> _EXERCISE AIM_:
Report every line in the listing below where the string "pieces" shows up.

## Start MATERIAL FOR THE TASK

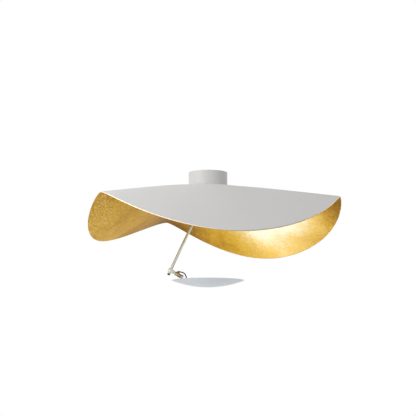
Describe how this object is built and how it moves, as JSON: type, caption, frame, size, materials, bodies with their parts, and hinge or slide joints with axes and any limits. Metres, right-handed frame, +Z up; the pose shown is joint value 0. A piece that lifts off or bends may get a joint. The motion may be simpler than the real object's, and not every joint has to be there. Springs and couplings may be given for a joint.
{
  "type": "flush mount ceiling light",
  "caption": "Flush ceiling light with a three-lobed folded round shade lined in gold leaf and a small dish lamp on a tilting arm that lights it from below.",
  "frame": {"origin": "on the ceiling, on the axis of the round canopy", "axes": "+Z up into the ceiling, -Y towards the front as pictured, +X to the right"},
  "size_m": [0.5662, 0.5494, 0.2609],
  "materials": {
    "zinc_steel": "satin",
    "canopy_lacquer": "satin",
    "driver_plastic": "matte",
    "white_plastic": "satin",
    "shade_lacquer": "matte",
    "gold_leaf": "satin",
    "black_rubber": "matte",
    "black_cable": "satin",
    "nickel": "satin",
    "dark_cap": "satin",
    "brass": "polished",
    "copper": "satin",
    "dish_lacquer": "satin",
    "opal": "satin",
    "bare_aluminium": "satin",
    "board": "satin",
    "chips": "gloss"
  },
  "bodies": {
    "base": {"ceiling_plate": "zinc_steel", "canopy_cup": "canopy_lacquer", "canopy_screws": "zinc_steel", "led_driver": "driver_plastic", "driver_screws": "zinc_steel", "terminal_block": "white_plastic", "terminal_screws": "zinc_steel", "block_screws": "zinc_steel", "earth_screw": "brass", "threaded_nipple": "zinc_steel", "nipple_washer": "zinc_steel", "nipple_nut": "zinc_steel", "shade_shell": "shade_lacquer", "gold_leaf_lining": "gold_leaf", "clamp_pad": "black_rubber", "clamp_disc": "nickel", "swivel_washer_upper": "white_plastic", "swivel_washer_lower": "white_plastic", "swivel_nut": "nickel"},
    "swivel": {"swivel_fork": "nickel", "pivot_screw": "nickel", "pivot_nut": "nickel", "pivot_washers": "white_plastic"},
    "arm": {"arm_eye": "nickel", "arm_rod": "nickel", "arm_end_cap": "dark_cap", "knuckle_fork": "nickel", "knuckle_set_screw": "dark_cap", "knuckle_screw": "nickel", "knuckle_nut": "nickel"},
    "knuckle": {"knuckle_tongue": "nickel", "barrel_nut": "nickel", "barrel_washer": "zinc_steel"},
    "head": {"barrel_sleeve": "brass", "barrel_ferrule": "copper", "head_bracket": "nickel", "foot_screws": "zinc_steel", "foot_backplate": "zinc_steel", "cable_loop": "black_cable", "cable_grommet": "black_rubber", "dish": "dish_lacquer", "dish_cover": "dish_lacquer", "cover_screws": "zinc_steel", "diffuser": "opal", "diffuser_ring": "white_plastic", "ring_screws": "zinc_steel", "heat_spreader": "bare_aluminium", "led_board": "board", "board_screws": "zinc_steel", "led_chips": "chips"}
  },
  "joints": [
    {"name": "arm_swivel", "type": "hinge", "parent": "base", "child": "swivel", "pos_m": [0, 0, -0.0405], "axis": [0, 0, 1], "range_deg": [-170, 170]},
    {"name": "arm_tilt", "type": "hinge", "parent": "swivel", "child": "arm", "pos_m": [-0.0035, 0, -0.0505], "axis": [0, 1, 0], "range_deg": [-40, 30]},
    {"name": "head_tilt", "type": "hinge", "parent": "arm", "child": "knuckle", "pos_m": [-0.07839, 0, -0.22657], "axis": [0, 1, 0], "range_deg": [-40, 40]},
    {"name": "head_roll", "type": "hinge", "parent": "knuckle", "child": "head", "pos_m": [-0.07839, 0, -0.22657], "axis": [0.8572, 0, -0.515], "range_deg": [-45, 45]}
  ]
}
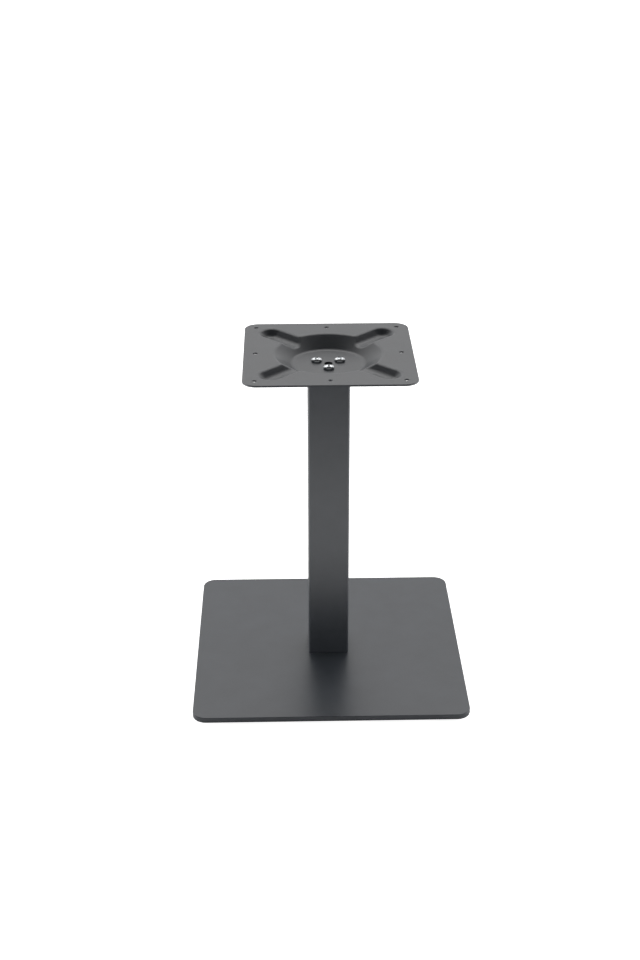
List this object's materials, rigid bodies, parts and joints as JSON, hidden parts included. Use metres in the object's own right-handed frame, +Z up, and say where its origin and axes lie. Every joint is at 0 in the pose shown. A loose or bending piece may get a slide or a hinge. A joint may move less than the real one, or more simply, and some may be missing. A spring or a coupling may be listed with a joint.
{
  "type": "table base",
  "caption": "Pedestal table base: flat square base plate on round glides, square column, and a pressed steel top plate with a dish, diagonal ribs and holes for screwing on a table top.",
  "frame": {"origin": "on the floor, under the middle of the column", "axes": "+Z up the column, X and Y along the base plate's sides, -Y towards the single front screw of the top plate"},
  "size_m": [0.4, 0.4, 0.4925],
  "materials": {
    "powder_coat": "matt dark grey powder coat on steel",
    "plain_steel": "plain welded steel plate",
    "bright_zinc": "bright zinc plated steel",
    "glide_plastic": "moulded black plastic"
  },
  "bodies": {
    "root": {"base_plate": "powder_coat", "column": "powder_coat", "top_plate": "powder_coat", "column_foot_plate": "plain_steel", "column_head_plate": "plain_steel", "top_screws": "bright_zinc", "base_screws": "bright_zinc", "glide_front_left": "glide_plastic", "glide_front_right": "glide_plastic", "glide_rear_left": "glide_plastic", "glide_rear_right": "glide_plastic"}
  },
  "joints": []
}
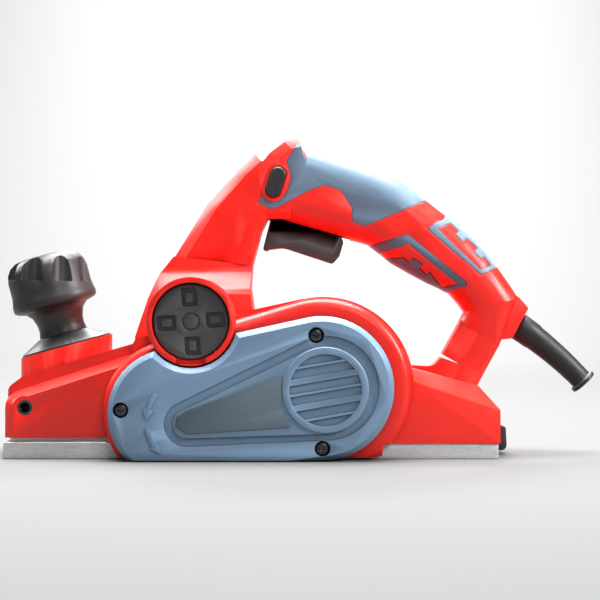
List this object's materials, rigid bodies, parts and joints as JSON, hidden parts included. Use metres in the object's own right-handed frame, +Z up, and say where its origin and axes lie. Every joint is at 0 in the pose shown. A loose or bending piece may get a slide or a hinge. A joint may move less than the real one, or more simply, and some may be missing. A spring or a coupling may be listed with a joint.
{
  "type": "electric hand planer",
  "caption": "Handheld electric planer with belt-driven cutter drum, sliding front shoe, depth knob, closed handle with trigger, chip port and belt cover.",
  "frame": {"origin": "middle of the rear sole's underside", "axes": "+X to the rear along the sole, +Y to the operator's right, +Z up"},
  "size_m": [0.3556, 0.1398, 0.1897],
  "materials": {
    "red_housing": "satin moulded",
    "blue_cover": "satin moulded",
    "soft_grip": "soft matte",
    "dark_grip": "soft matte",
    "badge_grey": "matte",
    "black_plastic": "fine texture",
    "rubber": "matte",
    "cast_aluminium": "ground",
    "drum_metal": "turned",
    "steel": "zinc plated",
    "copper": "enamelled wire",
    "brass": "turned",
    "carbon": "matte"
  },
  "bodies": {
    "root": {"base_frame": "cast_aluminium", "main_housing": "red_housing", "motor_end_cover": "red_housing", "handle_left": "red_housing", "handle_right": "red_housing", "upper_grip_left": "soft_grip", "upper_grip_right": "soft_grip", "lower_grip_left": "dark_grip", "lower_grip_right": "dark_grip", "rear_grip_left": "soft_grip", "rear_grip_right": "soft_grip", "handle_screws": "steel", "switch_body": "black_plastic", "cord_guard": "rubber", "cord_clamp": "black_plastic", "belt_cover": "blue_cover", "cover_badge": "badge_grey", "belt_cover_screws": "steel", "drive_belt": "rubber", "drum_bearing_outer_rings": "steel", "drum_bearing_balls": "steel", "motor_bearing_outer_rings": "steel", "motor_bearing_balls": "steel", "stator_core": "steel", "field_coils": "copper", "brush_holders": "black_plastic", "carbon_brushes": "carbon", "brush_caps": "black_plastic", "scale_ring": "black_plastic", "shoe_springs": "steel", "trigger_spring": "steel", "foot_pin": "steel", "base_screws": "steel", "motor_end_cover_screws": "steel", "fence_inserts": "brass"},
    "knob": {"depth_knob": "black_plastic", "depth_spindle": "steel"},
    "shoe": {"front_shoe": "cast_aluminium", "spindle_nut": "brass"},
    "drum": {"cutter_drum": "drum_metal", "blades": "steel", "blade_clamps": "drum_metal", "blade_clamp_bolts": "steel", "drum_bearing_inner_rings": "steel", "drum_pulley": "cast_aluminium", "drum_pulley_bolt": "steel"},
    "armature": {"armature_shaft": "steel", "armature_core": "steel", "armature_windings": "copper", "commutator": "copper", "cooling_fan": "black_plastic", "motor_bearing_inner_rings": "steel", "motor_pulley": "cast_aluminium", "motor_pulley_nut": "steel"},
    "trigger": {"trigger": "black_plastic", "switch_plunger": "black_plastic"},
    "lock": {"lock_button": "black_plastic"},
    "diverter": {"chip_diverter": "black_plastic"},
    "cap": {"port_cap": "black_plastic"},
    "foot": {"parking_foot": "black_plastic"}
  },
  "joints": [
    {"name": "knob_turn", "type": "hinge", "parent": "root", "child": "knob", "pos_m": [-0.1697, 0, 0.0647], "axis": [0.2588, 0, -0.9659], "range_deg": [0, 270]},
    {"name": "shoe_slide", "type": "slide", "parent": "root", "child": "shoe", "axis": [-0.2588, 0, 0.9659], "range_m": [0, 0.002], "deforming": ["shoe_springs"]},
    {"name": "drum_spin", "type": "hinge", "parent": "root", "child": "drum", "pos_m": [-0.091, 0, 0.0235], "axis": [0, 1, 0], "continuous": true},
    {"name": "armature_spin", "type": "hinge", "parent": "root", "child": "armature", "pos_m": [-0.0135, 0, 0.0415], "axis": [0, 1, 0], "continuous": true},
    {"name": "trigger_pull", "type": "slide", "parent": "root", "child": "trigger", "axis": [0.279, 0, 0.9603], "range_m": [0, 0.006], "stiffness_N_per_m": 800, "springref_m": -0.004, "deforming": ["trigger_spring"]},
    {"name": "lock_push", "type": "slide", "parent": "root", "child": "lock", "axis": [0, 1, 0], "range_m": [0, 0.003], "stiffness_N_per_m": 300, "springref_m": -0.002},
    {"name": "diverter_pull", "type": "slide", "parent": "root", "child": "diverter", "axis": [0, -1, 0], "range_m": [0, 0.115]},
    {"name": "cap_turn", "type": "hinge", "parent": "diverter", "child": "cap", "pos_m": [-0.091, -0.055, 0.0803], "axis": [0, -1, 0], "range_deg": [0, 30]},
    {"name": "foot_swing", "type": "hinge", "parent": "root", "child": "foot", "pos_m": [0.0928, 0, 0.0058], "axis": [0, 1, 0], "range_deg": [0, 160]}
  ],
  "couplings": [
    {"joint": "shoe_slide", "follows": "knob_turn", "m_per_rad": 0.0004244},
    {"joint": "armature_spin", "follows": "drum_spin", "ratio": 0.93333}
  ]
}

## End MATERIAL FOR THE TASK
## Start MATERIAL FOR THE TASK

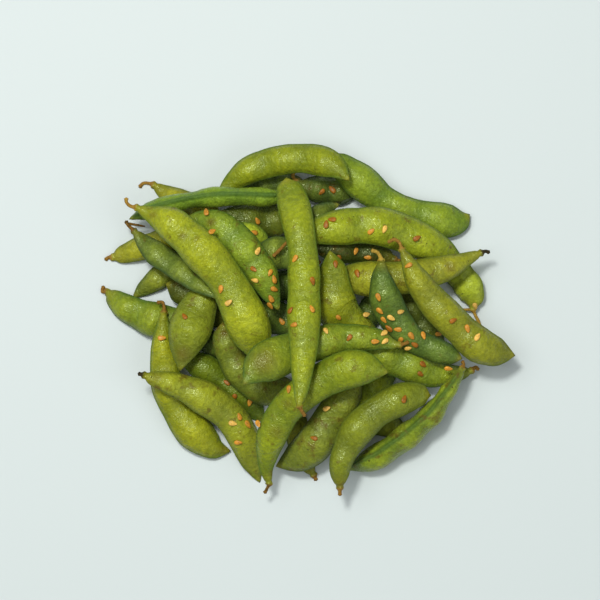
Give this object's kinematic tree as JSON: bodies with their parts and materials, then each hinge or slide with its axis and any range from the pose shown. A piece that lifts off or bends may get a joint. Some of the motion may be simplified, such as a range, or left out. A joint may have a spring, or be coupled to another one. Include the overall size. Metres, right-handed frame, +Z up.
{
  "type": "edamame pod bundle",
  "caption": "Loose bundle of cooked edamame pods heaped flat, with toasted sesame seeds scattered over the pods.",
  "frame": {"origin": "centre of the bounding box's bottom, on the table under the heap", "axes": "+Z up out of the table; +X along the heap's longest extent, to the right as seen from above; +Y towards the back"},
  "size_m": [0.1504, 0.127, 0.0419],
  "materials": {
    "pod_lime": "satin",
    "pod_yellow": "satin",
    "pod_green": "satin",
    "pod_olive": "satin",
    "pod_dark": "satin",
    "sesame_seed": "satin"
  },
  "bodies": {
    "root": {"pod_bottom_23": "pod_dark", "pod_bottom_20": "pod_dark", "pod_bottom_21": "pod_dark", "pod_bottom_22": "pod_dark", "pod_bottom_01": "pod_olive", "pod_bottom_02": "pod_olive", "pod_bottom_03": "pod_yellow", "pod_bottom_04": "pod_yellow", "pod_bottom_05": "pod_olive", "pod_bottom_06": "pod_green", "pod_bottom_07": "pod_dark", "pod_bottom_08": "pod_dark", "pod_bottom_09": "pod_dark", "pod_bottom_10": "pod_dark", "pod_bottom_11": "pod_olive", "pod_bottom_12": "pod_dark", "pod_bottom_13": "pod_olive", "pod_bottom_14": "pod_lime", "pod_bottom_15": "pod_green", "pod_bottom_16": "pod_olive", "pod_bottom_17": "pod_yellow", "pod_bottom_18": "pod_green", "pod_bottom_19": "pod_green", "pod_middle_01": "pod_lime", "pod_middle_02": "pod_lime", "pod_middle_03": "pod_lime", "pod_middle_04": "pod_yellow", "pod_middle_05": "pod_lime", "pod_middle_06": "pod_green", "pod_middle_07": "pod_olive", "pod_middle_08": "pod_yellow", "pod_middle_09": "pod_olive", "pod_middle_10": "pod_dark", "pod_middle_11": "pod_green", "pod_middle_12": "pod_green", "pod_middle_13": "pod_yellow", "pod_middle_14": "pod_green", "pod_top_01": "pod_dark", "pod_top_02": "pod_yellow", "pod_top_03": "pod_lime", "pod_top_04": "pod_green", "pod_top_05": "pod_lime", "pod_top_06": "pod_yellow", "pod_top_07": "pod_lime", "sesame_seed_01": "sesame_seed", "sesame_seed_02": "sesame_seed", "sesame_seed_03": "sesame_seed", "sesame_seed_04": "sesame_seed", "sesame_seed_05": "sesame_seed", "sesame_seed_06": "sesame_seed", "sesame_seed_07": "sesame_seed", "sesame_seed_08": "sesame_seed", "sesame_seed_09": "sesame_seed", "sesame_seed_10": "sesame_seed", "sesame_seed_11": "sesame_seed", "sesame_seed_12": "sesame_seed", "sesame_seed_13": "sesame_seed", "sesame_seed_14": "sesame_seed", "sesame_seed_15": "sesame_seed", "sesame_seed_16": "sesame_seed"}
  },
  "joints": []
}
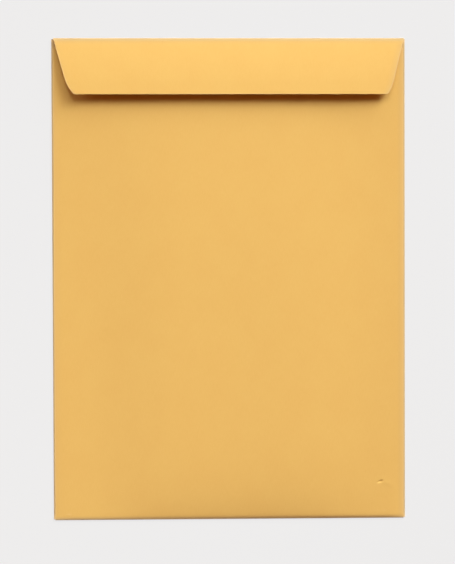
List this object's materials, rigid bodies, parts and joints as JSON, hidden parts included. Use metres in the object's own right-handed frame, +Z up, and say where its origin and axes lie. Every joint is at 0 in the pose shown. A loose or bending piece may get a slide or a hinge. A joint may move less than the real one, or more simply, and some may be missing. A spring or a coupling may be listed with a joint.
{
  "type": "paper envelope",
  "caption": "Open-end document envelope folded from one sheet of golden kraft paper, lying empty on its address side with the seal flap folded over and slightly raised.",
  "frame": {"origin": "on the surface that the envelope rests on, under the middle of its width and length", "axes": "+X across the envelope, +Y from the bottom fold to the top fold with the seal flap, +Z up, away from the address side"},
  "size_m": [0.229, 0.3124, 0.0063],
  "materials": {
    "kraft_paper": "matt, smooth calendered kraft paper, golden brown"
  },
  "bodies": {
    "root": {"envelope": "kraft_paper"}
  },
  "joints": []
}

## End MATERIAL FOR THE TASK
## Start MATERIAL FOR THE TASK

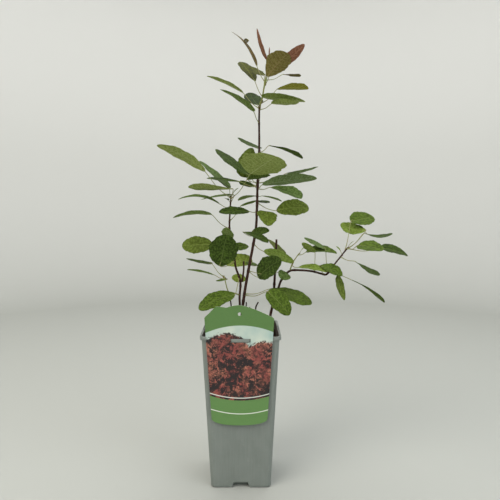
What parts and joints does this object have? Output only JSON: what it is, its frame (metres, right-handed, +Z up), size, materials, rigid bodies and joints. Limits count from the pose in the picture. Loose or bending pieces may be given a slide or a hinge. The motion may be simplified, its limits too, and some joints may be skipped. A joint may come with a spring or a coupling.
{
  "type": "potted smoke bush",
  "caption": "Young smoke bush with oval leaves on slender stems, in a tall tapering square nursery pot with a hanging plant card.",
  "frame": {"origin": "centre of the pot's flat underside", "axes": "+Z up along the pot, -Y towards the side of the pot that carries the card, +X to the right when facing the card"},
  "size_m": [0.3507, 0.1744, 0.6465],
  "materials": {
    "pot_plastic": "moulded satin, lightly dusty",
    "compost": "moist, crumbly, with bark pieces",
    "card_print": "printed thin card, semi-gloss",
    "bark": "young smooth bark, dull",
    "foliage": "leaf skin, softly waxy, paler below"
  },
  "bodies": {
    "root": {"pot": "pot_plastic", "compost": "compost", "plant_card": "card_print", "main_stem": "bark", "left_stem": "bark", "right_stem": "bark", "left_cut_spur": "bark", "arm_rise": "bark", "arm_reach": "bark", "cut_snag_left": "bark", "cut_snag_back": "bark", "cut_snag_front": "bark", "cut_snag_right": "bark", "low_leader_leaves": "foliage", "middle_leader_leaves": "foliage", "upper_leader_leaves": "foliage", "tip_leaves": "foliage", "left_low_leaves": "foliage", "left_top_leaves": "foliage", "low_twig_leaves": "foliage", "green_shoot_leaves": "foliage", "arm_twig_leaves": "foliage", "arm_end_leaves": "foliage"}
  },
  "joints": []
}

## End MATERIAL FOR THE TASK

> _WRITTEN REPLY_:
What parts and joints does this object have? Output only JSON: what it is, its frame (metres, right-handed, +Z up), size, materials, rigid bodies and joints. Limits count from the pose in the picture. Loose or bending pieces may be given a slide or a hinge. The motion may be simplified, its limits too, and some joints may be skipped. A joint may come with a spring or a coupling.
    "compost": "moist, crumbly, with bark pieces",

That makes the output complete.